Este artículo fue publicado originalmente por el autor en El Correo Extremadura
Llevo más de cuarenta y ocho horas
leyendo y escuchando, en las redes y en la calle, que la gente es
idiota, que ha sido manipulada o que es tan sinvergüenza como los
políticos a los que ha dado, de nuevo, el poder. Es una reacción
visceral, lo sé. Pero por eso mismo ya se está prolongando
demasiado. Especialmente si viene de los del partido que ha tomado a
esa misma “gente” como símbolo y como fuente de legitimidad.

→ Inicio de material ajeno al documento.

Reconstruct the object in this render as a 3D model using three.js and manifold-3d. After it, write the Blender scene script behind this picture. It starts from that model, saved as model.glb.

El pueblo (el de verdad, no el de las
canciones de los mítines) ha hablado, y no ha dicho nada que exceda
los límites de lo previsible. Desde hace meses sabíamos que el
PP, sin mayorías y con pactos, y pese a todos los escándalos, iba a
volver a gobernar. Lo que no podíamos (o no queríamos) imaginar
es que, al fin, lo hiciera con catorce escaños más que los logrados
el 20D y toda la legitimidad moral que, en democracia, otorga esa
diferencia. Tampoco era previsible el descalabro de Unidos Podemos,
pero todo ha de tener su explicación (sin necesidad de teorías
conspiratorias).
Se ha hablado del voto del miedo.
Y está claro que los medios de comunicación opuestos a Podemos, que
eran la inmensa mayoría, han servido de altavoz a todo tipo de
infundios alarmistas. Pero con esto no basta. La gente no es tan
manipulable como algunos creen (especialmente cuando han perdido su
apoyo). Las insistentes y falaces referencias a Venezuela, por
ejemplo, no resultaron eficaces y los periódicos y canales de
televisión acabaron por dejar el asunto.
Lo que ha funcionado a la perfección
(aunque solo a favor del PP) has sido la polarización de las
opciones, alentada por PP y Podemos, y por las encuestas (un elemento
cada vez con más valor estratégico en las campañas). Gracias a esa
prevista polarización del voto, muchos indecisos y electores de
posiciones moderadas han visto muy de cerca una presidencia de
Iglesias (algo realmente muy improbable, dada la animadversión
hacia Podemos por parte del PSOE) y han optado por otros partidos,
especialmente el PP. (Tengo la impresión de que el temor a una
victoria de UP podría haber calado, incluso, en algunos de sus
potenciales votantes; de hecho, parte de su electorado votó
anteriormente a Podemos para castigar al sistema, pero no – o no
muy claramente – para verlo
tomar el poder.)
De otra parte está la economía. El
partido de Iglesias no ha podido transmitir una imagen de solvencia
en este asunto tan sensible para la mayoría. En gran medida
porque le ha faltado amplificación mediática a sus propuestas
(mientras que sus enemigos la tenían toda), y en menor medida porque
sus propuestas aparentan – si no se explican muy bien – una
excesiva osadía. Además, la gente suele desconfiar de la gestión
económica de la izquierda en momentos de crisis. Y en cuanto al
aumento de desigualdad u otras injusticias, es algo que no cala
fácilmente en la gente (la inmensa mayoría) que no ve más
alternativa que la economía de mercado, con todos sus pros y sus
contras.
Podemos, por último, ha pecado de
modestia durante la campaña. El perfil más moderado de sus
líderes le ha hecho perder visibilidad (algo esencial para un
partido ninguneado por la mayoría de los medios) sin que, por
eso, haya logrado compensar la alianza con IU y la consiguiente
pérdida de una transversalidad ideológica que
ha sido, desde el comienzo, su seña de identidad política.
De hecho, si Podemos no quiere acabar
como otra Izquierda Unida, eternamente condenada a resistir en un
rincón del hemiciclo, tendrá que reconquistar, con la vehemencia
de antaño, ese espíritu de pluralidad ideológica, regeneración
democrática y populismo honesto y didáctico con el que comenzó a
caminar. No hace falta que asalte los cielos. Basta con que
represente a la gente – la de verdad, la que votó el domingo –
y que pelee por mejorarla (y por mejorarse con ella).
Y trabajo no le va a faltar: hace falta
mucha regeneración en un país tan partidista y poco dado al
reconocimiento de las razones y bondades del otro que – más
allá de cualquier otra consideración– prefiere tildar de idiota o
ladrón al que no nos vota, o ver ganar (¡o hasta perder!) a los
“nuestros” – por muy corruptos o incompetentes que sean –
antes que ceder un ápice ante el “enemigo”.